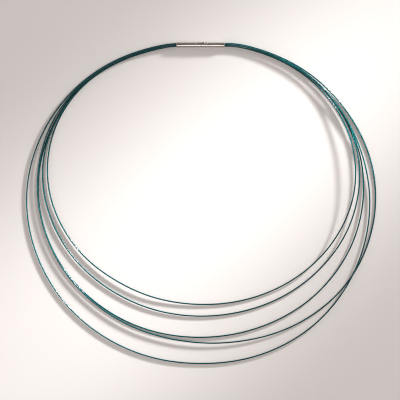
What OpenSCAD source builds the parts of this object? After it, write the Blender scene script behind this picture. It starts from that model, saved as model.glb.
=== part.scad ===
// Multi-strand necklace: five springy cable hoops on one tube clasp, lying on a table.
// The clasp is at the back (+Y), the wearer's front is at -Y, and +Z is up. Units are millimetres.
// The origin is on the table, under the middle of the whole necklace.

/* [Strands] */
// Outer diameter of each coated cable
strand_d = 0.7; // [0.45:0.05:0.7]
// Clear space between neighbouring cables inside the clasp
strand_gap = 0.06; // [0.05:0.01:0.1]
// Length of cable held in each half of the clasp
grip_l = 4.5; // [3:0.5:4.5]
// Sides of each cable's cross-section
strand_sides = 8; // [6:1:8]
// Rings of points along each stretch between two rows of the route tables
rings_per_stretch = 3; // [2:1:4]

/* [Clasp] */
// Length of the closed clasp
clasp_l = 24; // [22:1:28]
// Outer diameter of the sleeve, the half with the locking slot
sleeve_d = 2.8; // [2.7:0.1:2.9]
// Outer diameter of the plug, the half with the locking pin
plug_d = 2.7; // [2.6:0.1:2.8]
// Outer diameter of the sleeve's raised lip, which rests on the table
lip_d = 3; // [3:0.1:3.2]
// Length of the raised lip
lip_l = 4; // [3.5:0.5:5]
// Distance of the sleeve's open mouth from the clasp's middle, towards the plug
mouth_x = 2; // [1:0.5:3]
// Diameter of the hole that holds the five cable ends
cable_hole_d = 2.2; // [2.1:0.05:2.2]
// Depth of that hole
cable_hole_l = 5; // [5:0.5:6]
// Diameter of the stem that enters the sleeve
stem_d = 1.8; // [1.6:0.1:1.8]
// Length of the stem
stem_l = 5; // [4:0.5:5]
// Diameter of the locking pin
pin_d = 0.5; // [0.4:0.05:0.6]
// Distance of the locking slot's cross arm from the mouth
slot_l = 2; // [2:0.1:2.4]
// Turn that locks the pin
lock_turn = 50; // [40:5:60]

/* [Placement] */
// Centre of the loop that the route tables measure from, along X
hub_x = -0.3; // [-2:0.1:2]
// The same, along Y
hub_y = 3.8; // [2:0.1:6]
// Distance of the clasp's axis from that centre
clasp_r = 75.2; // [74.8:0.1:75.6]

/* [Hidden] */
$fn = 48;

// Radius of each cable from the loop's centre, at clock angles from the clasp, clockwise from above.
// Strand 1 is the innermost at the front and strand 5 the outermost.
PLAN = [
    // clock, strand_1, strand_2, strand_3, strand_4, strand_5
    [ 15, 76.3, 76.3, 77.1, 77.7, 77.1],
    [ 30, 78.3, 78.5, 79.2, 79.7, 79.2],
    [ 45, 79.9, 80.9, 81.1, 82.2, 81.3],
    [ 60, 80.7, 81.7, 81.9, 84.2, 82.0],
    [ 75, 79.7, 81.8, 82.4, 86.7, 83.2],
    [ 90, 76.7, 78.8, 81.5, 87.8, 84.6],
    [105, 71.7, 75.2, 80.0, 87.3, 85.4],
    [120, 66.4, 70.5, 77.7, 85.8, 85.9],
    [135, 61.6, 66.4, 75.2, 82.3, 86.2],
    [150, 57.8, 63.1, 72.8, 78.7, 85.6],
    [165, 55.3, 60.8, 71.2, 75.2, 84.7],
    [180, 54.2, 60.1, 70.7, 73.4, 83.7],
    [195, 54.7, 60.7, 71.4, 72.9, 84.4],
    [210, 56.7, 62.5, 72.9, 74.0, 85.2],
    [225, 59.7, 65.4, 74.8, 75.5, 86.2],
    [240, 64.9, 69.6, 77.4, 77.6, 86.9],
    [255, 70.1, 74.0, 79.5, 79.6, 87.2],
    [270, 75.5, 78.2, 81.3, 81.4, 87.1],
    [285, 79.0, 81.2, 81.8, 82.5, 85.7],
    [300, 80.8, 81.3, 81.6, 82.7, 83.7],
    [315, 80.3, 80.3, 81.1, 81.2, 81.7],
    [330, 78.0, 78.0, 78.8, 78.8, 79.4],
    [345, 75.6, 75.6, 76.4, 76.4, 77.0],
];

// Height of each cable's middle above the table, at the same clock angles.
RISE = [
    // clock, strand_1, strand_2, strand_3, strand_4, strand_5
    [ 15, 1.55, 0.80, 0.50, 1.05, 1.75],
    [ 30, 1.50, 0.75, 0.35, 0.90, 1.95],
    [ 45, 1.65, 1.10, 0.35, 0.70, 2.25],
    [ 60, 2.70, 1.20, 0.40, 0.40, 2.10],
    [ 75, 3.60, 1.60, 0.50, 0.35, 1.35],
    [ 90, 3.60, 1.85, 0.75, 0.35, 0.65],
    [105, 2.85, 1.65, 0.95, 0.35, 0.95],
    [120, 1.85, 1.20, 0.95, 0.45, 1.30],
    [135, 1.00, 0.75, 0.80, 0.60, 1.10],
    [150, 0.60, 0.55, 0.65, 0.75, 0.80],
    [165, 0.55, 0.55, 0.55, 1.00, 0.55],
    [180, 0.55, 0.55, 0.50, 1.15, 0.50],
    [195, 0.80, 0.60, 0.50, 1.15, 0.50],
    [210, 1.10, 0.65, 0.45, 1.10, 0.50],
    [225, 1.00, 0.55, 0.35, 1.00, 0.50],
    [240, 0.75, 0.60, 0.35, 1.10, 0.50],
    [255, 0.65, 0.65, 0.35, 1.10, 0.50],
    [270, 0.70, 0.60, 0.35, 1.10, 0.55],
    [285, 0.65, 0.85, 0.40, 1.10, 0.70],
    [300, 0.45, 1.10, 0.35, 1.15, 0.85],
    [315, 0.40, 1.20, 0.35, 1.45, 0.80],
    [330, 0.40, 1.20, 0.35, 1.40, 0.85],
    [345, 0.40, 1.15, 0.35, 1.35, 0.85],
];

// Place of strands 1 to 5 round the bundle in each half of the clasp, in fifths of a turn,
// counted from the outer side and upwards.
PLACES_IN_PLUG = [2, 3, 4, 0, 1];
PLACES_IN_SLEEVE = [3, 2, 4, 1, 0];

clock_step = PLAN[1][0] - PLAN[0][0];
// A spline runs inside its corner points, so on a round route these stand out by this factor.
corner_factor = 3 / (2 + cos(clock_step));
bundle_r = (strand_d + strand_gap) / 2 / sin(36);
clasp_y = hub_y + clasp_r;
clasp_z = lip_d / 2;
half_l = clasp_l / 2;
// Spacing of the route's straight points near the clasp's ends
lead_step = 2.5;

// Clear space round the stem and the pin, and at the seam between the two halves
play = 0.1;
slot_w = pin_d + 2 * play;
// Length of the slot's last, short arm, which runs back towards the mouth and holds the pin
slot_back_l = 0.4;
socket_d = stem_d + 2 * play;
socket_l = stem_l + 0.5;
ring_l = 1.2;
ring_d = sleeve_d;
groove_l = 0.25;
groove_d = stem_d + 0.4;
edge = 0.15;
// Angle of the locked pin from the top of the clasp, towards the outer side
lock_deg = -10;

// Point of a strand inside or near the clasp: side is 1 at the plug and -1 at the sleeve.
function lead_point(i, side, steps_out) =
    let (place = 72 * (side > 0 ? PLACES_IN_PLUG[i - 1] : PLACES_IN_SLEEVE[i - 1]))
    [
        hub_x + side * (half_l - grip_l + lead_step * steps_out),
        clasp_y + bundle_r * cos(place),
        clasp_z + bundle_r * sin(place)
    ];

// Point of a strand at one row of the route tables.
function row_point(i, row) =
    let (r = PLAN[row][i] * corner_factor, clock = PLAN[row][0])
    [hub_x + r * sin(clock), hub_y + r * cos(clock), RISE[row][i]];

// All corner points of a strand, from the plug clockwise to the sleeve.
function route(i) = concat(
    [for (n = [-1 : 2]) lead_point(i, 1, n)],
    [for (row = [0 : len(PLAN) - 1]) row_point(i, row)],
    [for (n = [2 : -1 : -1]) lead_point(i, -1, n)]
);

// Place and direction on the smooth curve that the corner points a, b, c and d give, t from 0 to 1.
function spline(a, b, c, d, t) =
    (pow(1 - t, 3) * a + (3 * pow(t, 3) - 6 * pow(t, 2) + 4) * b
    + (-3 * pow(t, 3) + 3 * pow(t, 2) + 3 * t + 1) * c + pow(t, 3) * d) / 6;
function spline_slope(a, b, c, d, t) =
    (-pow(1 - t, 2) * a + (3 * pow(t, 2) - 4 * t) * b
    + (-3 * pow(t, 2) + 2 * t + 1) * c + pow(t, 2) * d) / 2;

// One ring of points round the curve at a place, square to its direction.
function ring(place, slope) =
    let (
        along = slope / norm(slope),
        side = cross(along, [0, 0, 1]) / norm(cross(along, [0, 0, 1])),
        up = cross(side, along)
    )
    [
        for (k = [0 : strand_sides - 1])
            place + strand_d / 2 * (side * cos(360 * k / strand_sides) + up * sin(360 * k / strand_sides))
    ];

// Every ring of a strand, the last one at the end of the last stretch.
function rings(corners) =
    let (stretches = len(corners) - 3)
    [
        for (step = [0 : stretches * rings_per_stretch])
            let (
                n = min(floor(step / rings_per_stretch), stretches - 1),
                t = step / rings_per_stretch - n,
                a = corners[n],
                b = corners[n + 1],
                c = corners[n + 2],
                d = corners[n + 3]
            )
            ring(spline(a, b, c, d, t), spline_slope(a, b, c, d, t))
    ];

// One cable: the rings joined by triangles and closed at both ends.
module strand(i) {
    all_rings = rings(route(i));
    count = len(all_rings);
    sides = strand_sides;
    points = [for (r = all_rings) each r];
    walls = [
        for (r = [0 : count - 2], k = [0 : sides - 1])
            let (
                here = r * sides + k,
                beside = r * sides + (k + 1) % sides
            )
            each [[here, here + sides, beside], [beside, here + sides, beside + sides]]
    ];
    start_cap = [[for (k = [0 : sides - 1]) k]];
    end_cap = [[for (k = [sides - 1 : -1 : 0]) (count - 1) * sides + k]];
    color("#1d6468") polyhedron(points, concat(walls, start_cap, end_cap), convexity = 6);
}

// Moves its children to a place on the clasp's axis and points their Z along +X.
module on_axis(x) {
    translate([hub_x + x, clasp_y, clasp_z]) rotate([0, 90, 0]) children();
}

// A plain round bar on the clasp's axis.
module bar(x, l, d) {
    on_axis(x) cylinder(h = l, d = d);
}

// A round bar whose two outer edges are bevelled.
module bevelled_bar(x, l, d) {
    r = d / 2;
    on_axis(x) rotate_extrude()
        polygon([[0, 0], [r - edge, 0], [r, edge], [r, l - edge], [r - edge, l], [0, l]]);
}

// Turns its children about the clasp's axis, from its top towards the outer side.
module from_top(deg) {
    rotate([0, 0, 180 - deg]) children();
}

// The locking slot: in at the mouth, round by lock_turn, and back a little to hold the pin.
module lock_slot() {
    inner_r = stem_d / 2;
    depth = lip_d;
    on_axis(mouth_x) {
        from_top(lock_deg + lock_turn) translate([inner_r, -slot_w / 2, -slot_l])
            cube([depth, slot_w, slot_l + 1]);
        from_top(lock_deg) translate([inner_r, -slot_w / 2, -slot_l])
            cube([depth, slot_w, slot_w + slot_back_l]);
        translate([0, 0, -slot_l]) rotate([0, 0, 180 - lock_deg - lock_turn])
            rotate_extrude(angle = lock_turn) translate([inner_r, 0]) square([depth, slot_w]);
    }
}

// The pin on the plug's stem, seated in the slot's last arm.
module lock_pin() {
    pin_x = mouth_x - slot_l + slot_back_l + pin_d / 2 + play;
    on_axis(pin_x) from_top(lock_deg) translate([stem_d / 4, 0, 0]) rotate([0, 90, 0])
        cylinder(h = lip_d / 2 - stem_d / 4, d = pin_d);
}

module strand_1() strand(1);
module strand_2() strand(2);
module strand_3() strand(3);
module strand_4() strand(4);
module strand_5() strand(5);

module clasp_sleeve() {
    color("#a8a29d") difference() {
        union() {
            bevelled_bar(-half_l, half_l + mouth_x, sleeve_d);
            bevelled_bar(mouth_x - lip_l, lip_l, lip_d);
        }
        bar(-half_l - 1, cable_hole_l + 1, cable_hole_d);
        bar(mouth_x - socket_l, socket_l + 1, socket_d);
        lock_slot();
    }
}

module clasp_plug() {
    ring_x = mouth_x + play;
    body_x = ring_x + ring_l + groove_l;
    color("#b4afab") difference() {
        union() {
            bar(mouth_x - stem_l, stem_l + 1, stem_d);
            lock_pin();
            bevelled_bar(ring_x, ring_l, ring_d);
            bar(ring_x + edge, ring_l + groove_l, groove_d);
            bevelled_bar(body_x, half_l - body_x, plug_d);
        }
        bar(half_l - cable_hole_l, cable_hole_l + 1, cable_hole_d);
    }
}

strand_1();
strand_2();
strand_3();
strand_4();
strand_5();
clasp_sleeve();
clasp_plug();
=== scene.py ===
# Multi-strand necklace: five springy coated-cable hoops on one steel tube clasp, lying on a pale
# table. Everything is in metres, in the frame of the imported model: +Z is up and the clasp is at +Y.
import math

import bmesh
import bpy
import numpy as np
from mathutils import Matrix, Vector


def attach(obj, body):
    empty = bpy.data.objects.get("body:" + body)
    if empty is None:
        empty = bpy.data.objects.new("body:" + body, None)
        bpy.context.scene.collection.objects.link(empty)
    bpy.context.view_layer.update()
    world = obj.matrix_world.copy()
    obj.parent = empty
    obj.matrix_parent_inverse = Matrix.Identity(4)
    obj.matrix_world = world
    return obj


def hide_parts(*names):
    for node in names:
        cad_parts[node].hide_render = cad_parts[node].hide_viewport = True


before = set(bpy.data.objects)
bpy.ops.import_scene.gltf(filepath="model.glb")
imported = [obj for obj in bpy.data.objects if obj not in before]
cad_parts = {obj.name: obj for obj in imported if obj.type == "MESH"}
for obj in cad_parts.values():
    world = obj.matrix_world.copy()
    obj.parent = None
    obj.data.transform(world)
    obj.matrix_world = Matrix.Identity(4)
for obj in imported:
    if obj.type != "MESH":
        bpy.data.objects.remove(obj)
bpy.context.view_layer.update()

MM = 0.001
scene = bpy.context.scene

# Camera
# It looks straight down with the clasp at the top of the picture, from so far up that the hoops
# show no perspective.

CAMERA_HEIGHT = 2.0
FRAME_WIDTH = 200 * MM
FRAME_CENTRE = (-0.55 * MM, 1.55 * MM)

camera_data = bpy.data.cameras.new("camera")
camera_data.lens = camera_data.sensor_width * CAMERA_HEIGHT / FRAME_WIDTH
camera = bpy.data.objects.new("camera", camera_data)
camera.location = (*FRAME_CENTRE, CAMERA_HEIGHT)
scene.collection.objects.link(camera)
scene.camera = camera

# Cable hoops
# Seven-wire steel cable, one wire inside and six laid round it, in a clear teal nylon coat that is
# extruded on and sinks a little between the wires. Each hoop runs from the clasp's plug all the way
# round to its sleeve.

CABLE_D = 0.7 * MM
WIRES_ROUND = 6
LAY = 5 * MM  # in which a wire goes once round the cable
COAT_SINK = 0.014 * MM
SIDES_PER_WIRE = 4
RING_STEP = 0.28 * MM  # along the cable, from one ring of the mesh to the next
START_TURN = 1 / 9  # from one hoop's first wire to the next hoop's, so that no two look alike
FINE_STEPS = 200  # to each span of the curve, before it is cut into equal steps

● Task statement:
Reproduce the lines exactly, taking as the first line the one with "lock_slot();" and as the last line the one with "obj.matrix_world = world", and include nothing else.

● Written reply:
        lock_slot();
    }
}

module clasp_plug() {
    ring_x = mouth_x + play;
    body_x = ring_x + ring_l + groove_l;
    color("#b4afab") difference() {
        union() {
            bar(mouth_x - stem_l, stem_l + 1, stem_d);
            lock_pin();
            bevelled_bar(ring_x, ring_l, ring_d);
            bar(ring_x + edge, ring_l + groove_l, groove_d);
            bevelled_bar(body_x, half_l - body_x, plug_d);
        }
        bar(half_l - cable_hole_l, cable_hole_l + 1, cable_hole_d);
    }
}

strand_1();
strand_2();
strand_3();
strand_4();
strand_5();
clasp_sleeve();
clasp_plug();
=== scene.py ===
# Multi-strand necklace: five springy coated-cable hoops on one steel tube clasp, lying on a pale
# table. Everything is in metres, in the frame of the imported model: +Z is up and the clasp is at +Y.
import math

import bmesh
import bpy
import numpy as np
from mathutils import Matrix, Vector


def attach(obj, body):
    empty = bpy.data.objects.get("body:" + body)
    if empty is None:
        empty = bpy.data.objects.new("body:" + body, None)
        bpy.context.scene.collection.objects.link(empty)
    bpy.context.view_layer.update()
    world = obj.matrix_world.copy()
    obj.parent = empty
    obj.matrix_parent_inverse = Matrix.Identity(4)
    obj.matrix_world = world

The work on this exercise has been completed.